(Task instructions) Every line below should be repeated exactly.

(Given data)

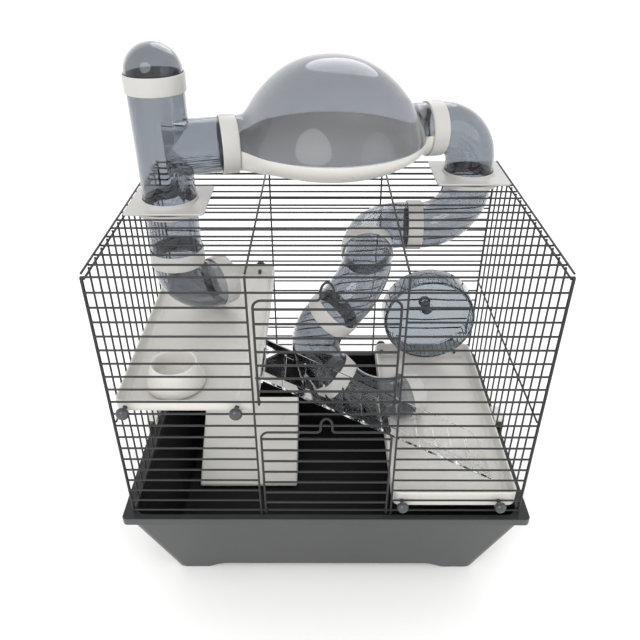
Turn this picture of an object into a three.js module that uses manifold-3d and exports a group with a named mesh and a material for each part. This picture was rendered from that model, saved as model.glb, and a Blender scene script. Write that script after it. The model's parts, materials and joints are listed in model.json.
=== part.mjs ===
// Two-storey hamster cage: deep tray, wire cage, shelves, ramp, wheel, hide and a route of clear tubes.
// Millimetres, +Z up. The doors face -Y. The origin is on the floor, under the middle of the whole outline.

import * as THREE from 'three';
import { mergeVertices } from 'three/addons/utils/BufferGeometryUtils.js';
import Module from 'manifold-3d';

const wasm = await Module();
wasm.setup();
const { Manifold } = wasm;

// ---------- driving dimensions ----------
const gap = 0.3;                 // clearance between pieces that touch
const cageWidth = 438;           // wire cage, outside, along X
const cageDepth = 306.7;         // along Y
const cageHeight = 305.2;        // rim of the tray to the top wire
const trayHeight = 120;          // floor to the top of the rim
const rimOverhang = 11.5;        // rim beyond the wires, along X
const rimOverhangFront = 8.4;    // rim beyond the wires, along Y
const rimLip = 10;               // height of the rim's outer lip
const trayTaperX = 40;           // how far the tray's wall leans in, per side
const trayTaperY = 22;
const trayWall = 3;
const trayCorner = 14;
const rimStepX = 3;              // rim beyond the top of the tray's wall
const rimLedge = 14.5;           // width of the rim's top, along X; the wire cage stands on it
const rimStepY = 5;
const footHeight = 10;
const footLength = 34;
const footSlope = 26;            // length of the ramp from a foot up to the raised bottom
const wire = 2.2;                // thickness of a wire
const firstRow = 5.2;            // lowest level wire above the rim
const rowCount = 20;             // level wires up the front and back
const columnCount = 16;          // upright wires on each side
const stiffenerShare = 0.44;     // height of the level wire across each side
const topCount = 16;             // wires across the top
const weld = 0.4;                // how far crossing wires sink into each other
const bayX = 73;                 // the two stiffening wires that frame the doors
const doorHalf = 67.5;
const doorRows = 7;              // wires inside each door
const upperDoorRow = 10;         // the row that each door hangs on
const lowerDoorRow = 0;
const doorTop = 9.3;             // frame above the last wire of a door
const doorBevel = 7;
const doorFrameScale = 1.3;      // the frame of a door is a little thicker
const latchHeight = 19;
const latchHalf = 7.5;
const tubeRadius = 29;           // clear tube, outside
const tubeWall = 1.6;
const collarWall = 1.5;
const collarLength = 18;
const bendLeg = collarLength / 2;  // straight end of each elbow, inside its collar
const tubeSides = 12;
const bendSteps = 5;               // facets around each bend
const podSides = 24;
const podSteps = 6;
const leftPortGap = 18.3;        // from the side of the cage to the tube that passes the top wires
const leftPortY = 18;
const rightPortGap = 17.6;
const rightPortBackGap = 19.35;  // from the back of the cage
const plateWidth = 86;
const plateDepth = 82;
const plateThickness = 2.2;
const bridgeRise = 60;           // axis of the outside tubes above the top wires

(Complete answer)
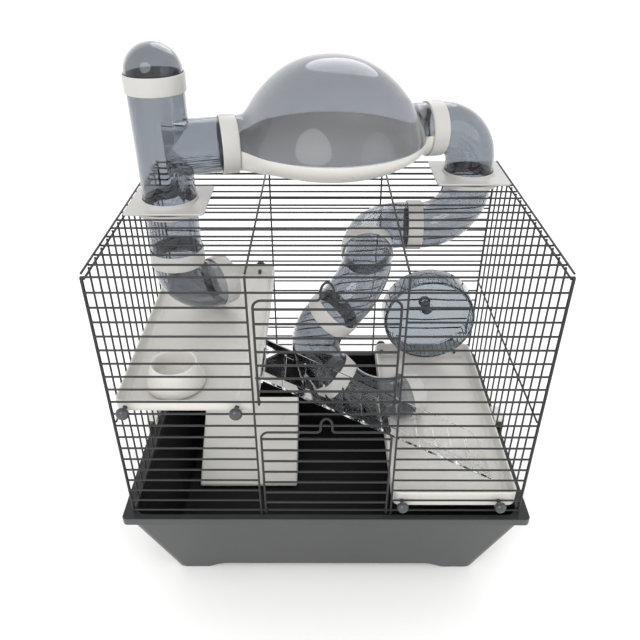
Turn this picture of an object into a three.js module that uses manifold-3d and exports a group with a named mesh and a material for each part. This picture was rendered from that model, saved as model.glb, and a Blender scene script. Write that script after it. The model's parts, materials and joints are listed in model.json.
=== part.mjs ===
// Two-storey hamster cage: deep tray, wire cage, shelves, ramp, wheel, hide and a route of clear tubes.
// Millimetres, +Z up. The doors face -Y. The origin is on the floor, under the middle of the whole outline.

import * as THREE from 'three';
import { mergeVertices } from 'three/addons/utils/BufferGeometryUtils.js';
import Module from 'manifold-3d';

const wasm = await Module();
wasm.setup();
const { Manifold } = wasm;

// ---------- driving dimensions ----------
const gap = 0.3;                 // clearance between pieces that touch
const cageWidth = 438;           // wire cage, outside, along X
const cageDepth = 306.7;         // along Y
const cageHeight = 305.2;        // rim of the tray to the top wire
const trayHeight = 120;          // floor to the top of the rim
const rimOverhang = 11.5;        // rim beyond the wires, along X
const rimOverhangFront = 8.4;    // rim beyond the wires, along Y
const rimLip = 10;               // height of the rim's outer lip
const trayTaperX = 40;           // how far the tray's wall leans in, per side
const trayTaperY = 22;
const trayWall = 3;
const trayCorner = 14;
const rimStepX = 3;              // rim beyond the top of the tray's wall
const rimLedge = 14.5;           // width of the rim's top, along X; the wire cage stands on it
const rimStepY = 5;
const footHeight = 10;
const footLength = 34;
const footSlope = 26;            // length of the ramp from a foot up to the raised bottom
const wire = 2.2;                // thickness of a wire
const firstRow = 5.2;            // lowest level wire above the rim
const rowCount = 20;             // level wires up the front and back
const columnCount = 16;          // upright wires on each side
const stiffenerShare = 0.44;     // height of the level wire across each side
const topCount = 16;             // wires across the top
const weld = 0.4;                // how far crossing wires sink into each other
const bayX = 73;                 // the two stiffening wires that frame the doors
const doorHalf = 67.5;
const doorRows = 7;              // wires inside each door
const upperDoorRow = 10;         // the row that each door hangs on
const lowerDoorRow = 0;
const doorTop = 9.3;             // frame above the last wire of a door
const doorBevel = 7;
const doorFrameScale = 1.3;      // the frame of a door is a little thicker
const latchHeight = 19;
const latchHalf = 7.5;
const tubeRadius = 29;           // clear tube, outside
const tubeWall = 1.6;
const collarWall = 1.5;
const collarLength = 18;
const bendLeg = collarLength / 2;  // straight end of each elbow, inside its collar
const tubeSides = 12;
const bendSteps = 5;               // facets around each bend
const podSides = 24;
const podSteps = 6;
const leftPortGap = 18.3;        // from the side of the cage to the tube that passes the top wires
const leftPortY = 18;
const rightPortGap = 17.6;
const rightPortBackGap = 19.35;  // from the back of the cage
const plateWidth = 86;
const plateDepth = 82;
const plateThickness = 2.2;
const bridgeRise = 60;           // axis of the outside tubes above the top wires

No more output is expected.